▼

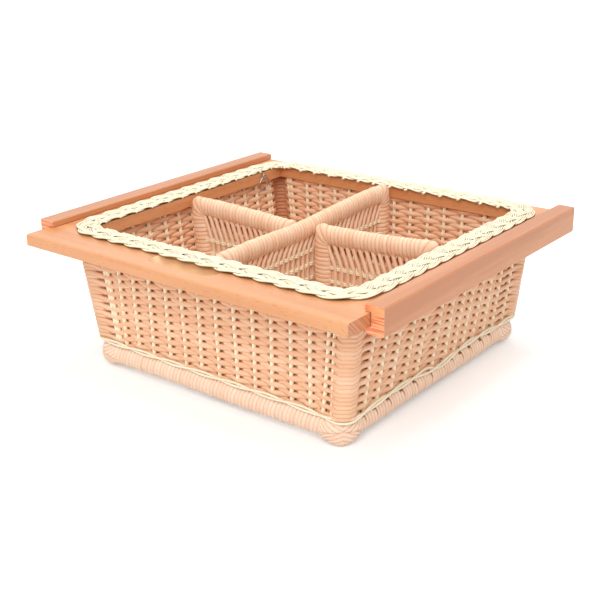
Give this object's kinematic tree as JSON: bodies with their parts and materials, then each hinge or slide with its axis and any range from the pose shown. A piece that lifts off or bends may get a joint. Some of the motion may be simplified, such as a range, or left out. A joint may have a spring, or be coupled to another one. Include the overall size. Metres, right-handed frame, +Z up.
{
  "type": "pull-out kitchen basket",
  "caption": "Woven cane basket hung in a beech frame that slides in grooved wooden runners, with a lift-out cane partition and a small pull ring.",
  "frame": {"origin": "on the floor, under the middle of the part's overall box", "axes": "+X to the right across the runners, +Y to the back of the cabinet, +Z up; the basket pulls out along -Y"},
  "size_m": [0.564, 0.5, 0.207],
  "materials": {
    "beech": "clear lacquer, satin",
    "fresh_beech": "bare, unlacquered",
    "peach_cane": "thinly lacquered cane, satin",
    "cream_cane": "natural cane, satin",
    "wire_steel": "plated wire, slightly dull"
  },
  "bodies": {
    "runners": {"left_runner": "beech", "right_runner": "beech"},
    "basket": {"front_board": "beech", "left_side_member": "beech", "right_side_member": "beech", "rear_rail": "beech", "dowel_front_left_1": "fresh_beech", "dowel_front_left_2": "fresh_beech", "dowel_front_right_1": "fresh_beech", "dowel_front_right_2": "fresh_beech", "dowel_rear_left_1": "fresh_beech", "dowel_rear_left_2": "fresh_beech", "dowel_rear_right_1": "fresh_beech", "dowel_rear_right_2": "fresh_beech", "rim_braid": "cream_cane", "front_weave": "peach_cane", "rear_weave": "peach_cane", "left_weave": "peach_cane", "right_weave": "peach_cane", "waling_band": "cream_cane", "front_border": "peach_cane", "rear_border": "peach_cane", "left_border": "peach_cane", "right_border": "peach_cane", "front_left_corner_wrap": "peach_cane", "front_right_corner_wrap": "peach_cane", "rear_left_corner_wrap": "peach_cane", "rear_right_corner_wrap": "peach_cane", "base_weave": "peach_cane", "screw_eye": "wire_steel"},
    "partition": {"long_divider_frame": "peach_cane", "long_divider_weave": "peach_cane", "left_divider_frame": "peach_cane", "left_divider_weave": "peach_cane", "right_divider_frame": "peach_cane", "right_divider_weave": "peach_cane"},
    "ring": {"pull_ring": "wire_steel"}
  },
  "joints": [
    {"name": "basket_slide", "type": "slide", "parent": "runners", "child": "basket", "axis": [0, -1, 0], "range_m": [0, 0.36]},
    {"name": "partition_lift", "type": "slide", "parent": "basket", "child": "partition", "axis": [0, 0, 1], "range_m": [0, 0.19]},
    {"name": "ring_swing", "type": "hinge", "parent": "basket", "child": "ring", "pos_m": [-0.2087, 0.1744, 0.1905], "axis": [0, -1, 0], "range_deg": [0, 80]}
  ]
}
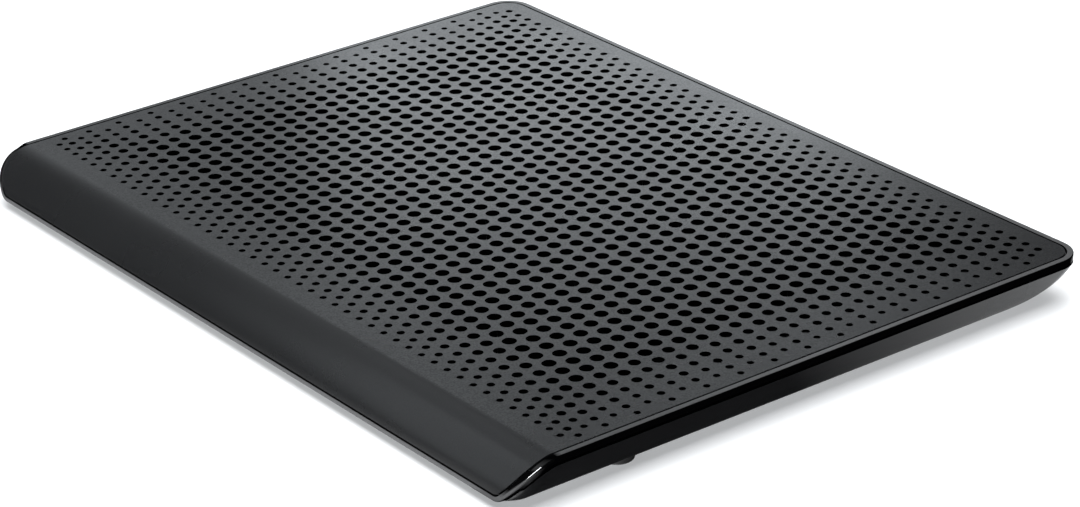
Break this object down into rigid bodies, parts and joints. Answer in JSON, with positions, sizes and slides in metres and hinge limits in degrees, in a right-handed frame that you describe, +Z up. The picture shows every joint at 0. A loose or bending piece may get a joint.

▲

Aim of the exercise: Go through the listing and print each line exactly as it appears.

Written solution:
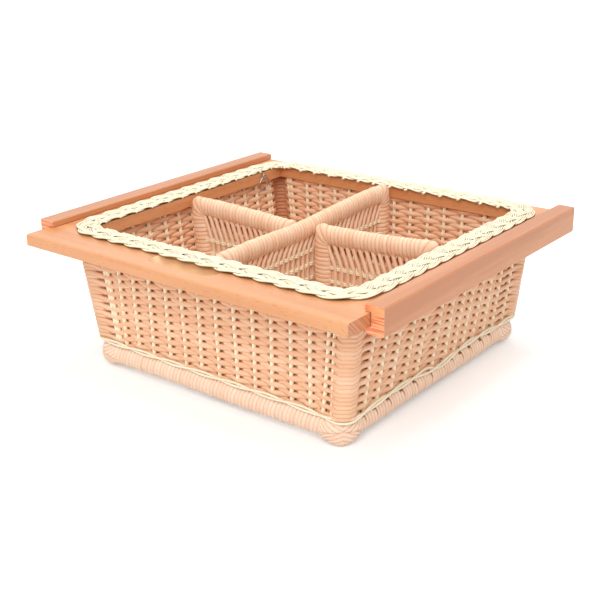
Give this object's kinematic tree as JSON: bodies with their parts and materials, then each hinge or slide with its axis and any range from the pose shown. A piece that lifts off or bends may get a joint. Some of the motion may be simplified, such as a range, or left out. A joint may have a spring, or be coupled to another one. Include the overall size. Metres, right-handed frame, +Z up.
{
  "type": "pull-out kitchen basket",
  "caption": "Woven cane basket hung in a beech frame that slides in grooved wooden runners, with a lift-out cane partition and a small pull ring.",
  "frame": {"origin": "on the floor, under the middle of the part's overall box", "axes": "+X to the right across the runners, +Y to the back of the cabinet, +Z up; the basket pulls out along -Y"},
  "size_m": [0.564, 0.5, 0.207],
  "materials": {
    "beech": "clear lacquer, satin",
    "fresh_beech": "bare, unlacquered",
    "peach_cane": "thinly lacquered cane, satin",
    "cream_cane": "natural cane, satin",
    "wire_steel": "plated wire, slightly dull"
  },
  "bodies": {
    "runners": {"left_runner": "beech", "right_runner": "beech"},
    "basket": {"front_board": "beech", "left_side_member": "beech", "right_side_member": "beech", "rear_rail": "beech", "dowel_front_left_1": "fresh_beech", "dowel_front_left_2": "fresh_beech", "dowel_front_right_1": "fresh_beech", "dowel_front_right_2": "fresh_beech", "dowel_rear_left_1": "fresh_beech", "dowel_rear_left_2": "fresh_beech", "dowel_rear_right_1": "fresh_beech", "dowel_rear_right_2": "fresh_beech", "rim_braid": "cream_cane", "front_weave": "peach_cane", "rear_weave": "peach_cane", "left_weave": "peach_cane", "right_weave": "peach_cane", "waling_band": "cream_cane", "front_border": "peach_cane", "rear_border": "peach_cane", "left_border": "peach_cane", "right_border": "peach_cane", "front_left_corner_wrap": "peach_cane", "front_right_corner_wrap": "peach_cane", "rear_left_corner_wrap": "peach_cane", "rear_right_corner_wrap": "peach_cane", "base_weave": "peach_cane", "screw_eye": "wire_steel"},
    "partition": {"long_divider_frame": "peach_cane", "long_divider_weave": "peach_cane", "left_divider_frame": "peach_cane", "left_divider_weave": "peach_cane", "right_divider_frame": "peach_cane", "right_divider_weave": "peach_cane"},
    "ring": {"pull_ring": "wire_steel"}
  },
  "joints": [
    {"name": "basket_slide", "type": "slide", "parent": "runners", "child": "basket", "axis": [0, -1, 0], "range_m": [0, 0.36]},
    {"name": "partition_lift", "type": "slide", "parent": "basket", "child": "partition", "axis": [0, 0, 1], "range_m": [0, 0.19]},
    {"name": "ring_swing", "type": "hinge", "parent": "basket", "child": "ring", "pos_m": [-0.2087, 0.1744, 0.1905], "axis": [0, -1, 0], "range_deg": [0, 80]}
  ]
}
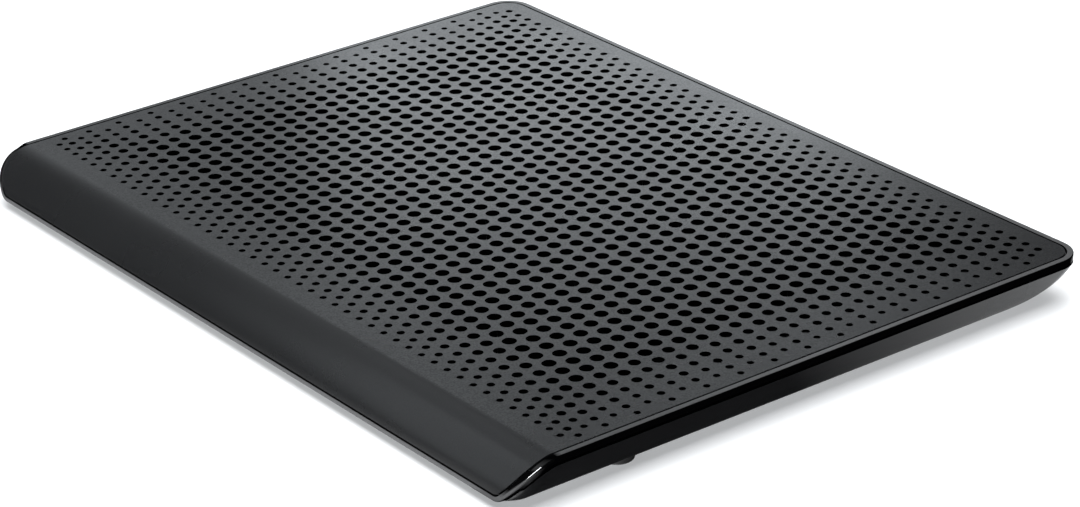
Break this object down into rigid bodies, parts and joints. Answer in JSON, with positions, sizes and slides in metres and hinge limits in degrees, in a right-handed frame that you describe, +Z up. The picture shows every joint at 0. A loose or bending piece may get a joint.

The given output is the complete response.